- Records for the task -
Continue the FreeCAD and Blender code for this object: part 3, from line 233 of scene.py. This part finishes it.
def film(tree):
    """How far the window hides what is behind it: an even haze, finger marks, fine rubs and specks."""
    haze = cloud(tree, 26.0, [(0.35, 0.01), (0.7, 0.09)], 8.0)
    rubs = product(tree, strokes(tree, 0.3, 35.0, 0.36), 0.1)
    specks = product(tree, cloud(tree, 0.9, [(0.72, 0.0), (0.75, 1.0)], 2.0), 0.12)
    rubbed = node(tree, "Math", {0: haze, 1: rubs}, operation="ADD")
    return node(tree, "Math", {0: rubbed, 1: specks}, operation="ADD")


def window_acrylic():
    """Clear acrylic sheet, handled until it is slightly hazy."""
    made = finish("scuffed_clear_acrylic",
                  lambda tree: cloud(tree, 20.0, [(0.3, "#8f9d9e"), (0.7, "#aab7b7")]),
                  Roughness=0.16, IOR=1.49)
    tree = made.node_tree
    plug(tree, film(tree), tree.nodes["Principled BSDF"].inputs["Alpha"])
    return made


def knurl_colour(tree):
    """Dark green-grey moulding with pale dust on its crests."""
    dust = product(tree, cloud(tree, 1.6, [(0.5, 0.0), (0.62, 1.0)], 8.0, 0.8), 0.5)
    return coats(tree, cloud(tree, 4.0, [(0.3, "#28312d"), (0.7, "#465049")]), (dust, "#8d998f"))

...

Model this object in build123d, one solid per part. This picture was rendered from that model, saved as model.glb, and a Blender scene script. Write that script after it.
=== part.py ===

- Stated task -
Please list every line of the records that contains "part".

- Finished task -
Continue the FreeCAD and Blender code for this object: part 3, from line 233 of scene.py. This part finishes it.
Model this object in build123d, one solid per part. This picture was rendered from that model, saved as model.glb, and a Blender scene script. Write that script after it.
=== part.py ===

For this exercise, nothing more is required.